The right framework depends on the type of decision you face. Multi-criteria choices, uncertainty-heavy calls, prioritisation backlogs, and authority disputes each demand a different tool. Understanding which to reach for is the first skill of effective project decision making.
Weighted scoring matrix
A weighted scoring matrix assigns numerical weights to your evaluation criteria, scores each option against those criteria, and produces a ranked total. It is the go-to tool for vendor selection, technology choices, and any decision where multiple stakeholders hold different priorities. The discipline of agreeing weights before scoring prevents the common trap of reverse-engineering criteria to justify a preferred option. Scenario-specific weighted scoring with measurable sub-criteria enables transparent, like-for-like comparisons across options, which is particularly valuable at portfolio level.

Decision trees
Decision trees map out possible choices, their probabilities, and their expected outcomes in a branching diagram. They are most useful when uncertainty is high and the cost of a wrong turn is significant, such as build-versus-buy decisions or phased investment gates. The visual structure forces you to quantify assumptions you might otherwise leave vague.
MoSCoW method
MoSCoW (Must have, Should have, Could have, Won't have) is the standard prioritisation tool for scope and requirements decisions. It is fast, collaborative, and directly translates into delivery planning. Its weakness is that it relies on honest stakeholder input. Without facilitation discipline, everything becomes a Must.
RACI framework
RACI (Responsible, Accountable, Consulted, Informed) does not make decisions for you. It clarifies who has the authority to make them. Tiering decisions by RACI into operational (team level), project-level (project manager), and strategic (steering committee) maps authority to consequence and prevents the paralysis that occurs when nobody is sure who owns a call.

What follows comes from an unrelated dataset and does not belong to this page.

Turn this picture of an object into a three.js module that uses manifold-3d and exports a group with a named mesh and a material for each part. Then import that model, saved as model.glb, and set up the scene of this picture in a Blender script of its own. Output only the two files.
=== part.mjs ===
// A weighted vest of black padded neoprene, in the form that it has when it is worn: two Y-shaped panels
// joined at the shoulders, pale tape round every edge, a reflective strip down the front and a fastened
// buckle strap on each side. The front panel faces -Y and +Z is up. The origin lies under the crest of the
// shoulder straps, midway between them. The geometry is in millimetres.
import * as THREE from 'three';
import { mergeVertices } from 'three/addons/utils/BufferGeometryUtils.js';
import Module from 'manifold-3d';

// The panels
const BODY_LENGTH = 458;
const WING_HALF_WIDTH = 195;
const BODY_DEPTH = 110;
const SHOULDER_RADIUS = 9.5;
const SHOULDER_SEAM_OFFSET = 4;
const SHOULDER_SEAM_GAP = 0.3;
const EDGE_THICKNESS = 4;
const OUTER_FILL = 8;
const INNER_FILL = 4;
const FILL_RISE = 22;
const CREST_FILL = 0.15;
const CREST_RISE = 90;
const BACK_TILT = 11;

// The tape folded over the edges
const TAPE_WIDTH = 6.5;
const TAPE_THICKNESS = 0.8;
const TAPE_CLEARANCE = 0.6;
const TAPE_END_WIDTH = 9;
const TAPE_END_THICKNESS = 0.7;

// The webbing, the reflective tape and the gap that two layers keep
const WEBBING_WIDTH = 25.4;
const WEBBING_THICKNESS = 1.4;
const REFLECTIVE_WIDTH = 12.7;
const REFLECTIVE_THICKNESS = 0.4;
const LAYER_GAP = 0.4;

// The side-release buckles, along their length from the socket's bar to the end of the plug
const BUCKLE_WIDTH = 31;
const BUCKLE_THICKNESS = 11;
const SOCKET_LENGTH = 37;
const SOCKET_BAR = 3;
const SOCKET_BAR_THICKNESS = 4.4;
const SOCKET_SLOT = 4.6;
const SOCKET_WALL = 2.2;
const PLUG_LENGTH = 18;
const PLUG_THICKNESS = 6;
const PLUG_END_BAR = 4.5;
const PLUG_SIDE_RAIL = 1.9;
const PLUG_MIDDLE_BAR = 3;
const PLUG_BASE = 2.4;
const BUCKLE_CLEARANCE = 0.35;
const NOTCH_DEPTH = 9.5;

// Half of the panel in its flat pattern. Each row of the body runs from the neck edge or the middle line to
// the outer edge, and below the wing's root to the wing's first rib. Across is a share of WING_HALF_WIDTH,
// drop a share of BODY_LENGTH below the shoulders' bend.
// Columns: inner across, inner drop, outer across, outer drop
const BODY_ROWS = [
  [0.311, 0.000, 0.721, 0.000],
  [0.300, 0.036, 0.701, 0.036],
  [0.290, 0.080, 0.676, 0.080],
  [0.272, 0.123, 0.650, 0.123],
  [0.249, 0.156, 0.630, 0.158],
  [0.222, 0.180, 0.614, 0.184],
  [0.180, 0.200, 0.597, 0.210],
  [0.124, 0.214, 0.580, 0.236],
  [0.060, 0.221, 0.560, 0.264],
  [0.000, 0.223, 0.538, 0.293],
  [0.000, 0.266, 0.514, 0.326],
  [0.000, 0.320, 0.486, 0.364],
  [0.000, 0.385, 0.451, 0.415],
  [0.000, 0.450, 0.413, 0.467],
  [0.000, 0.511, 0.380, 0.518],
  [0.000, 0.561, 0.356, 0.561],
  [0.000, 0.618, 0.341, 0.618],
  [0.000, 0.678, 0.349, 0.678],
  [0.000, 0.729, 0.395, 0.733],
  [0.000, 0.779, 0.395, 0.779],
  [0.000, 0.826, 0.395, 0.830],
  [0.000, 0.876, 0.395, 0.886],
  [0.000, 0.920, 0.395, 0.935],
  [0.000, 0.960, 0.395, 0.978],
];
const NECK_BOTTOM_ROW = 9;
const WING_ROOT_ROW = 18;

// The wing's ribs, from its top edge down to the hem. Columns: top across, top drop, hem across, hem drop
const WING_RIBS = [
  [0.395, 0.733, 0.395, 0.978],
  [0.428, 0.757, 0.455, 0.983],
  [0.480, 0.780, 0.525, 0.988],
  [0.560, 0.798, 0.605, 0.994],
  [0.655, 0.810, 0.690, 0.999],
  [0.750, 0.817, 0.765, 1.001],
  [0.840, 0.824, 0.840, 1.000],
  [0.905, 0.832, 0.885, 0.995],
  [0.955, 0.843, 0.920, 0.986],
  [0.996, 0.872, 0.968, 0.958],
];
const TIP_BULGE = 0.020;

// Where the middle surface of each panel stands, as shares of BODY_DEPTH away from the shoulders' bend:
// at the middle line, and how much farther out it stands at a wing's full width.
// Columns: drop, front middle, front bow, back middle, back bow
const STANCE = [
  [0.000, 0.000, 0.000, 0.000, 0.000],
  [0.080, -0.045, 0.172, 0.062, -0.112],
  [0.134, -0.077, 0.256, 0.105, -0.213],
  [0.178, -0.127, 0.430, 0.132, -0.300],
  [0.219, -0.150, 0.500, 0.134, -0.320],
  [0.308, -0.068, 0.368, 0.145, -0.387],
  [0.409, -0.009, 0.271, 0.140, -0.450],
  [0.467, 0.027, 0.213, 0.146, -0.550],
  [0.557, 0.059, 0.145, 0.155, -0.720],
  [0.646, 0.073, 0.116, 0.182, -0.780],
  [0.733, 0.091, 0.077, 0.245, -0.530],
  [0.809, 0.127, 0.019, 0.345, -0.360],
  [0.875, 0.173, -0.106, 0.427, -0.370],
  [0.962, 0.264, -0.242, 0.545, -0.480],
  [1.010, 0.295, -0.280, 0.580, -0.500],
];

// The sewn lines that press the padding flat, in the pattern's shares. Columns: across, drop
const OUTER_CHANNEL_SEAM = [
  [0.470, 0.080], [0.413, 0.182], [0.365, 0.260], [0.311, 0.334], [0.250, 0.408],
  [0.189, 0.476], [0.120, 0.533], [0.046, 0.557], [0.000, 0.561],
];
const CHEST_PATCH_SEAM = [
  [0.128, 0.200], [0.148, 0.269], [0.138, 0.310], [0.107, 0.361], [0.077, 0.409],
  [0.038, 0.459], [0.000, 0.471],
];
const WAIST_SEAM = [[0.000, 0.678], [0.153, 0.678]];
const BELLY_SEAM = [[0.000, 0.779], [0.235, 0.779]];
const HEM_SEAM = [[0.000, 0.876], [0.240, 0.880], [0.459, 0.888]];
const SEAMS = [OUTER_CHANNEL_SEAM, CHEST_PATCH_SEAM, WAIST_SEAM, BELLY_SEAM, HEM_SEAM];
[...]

| Framework | Best used for | Key strength |
|---|---|---|
| Weighted scoring matrix | Vendor, technology, or option selection | Removes subjectivity with agreed criteria |
| Decision tree | High-uncertainty, staged investment decisions | Quantifies risk and expected value |
| MoSCoW | Scope and requirements prioritisation | Fast, collaborative, delivery-ready |
| RACI | Authority and accountability assignment | Prevents ownership gaps and escalation failures |
Pro Tip: Build your RACI before your first governance forum, not after the first escalation. Retrofitting authority structures mid-project is significantly harder than establishing them at kick-off.
How to implement a structured project decision process
A repeatable decision process does not require a heavy methodology. It requires four consistent habits applied to every decision above a defined consequence threshold.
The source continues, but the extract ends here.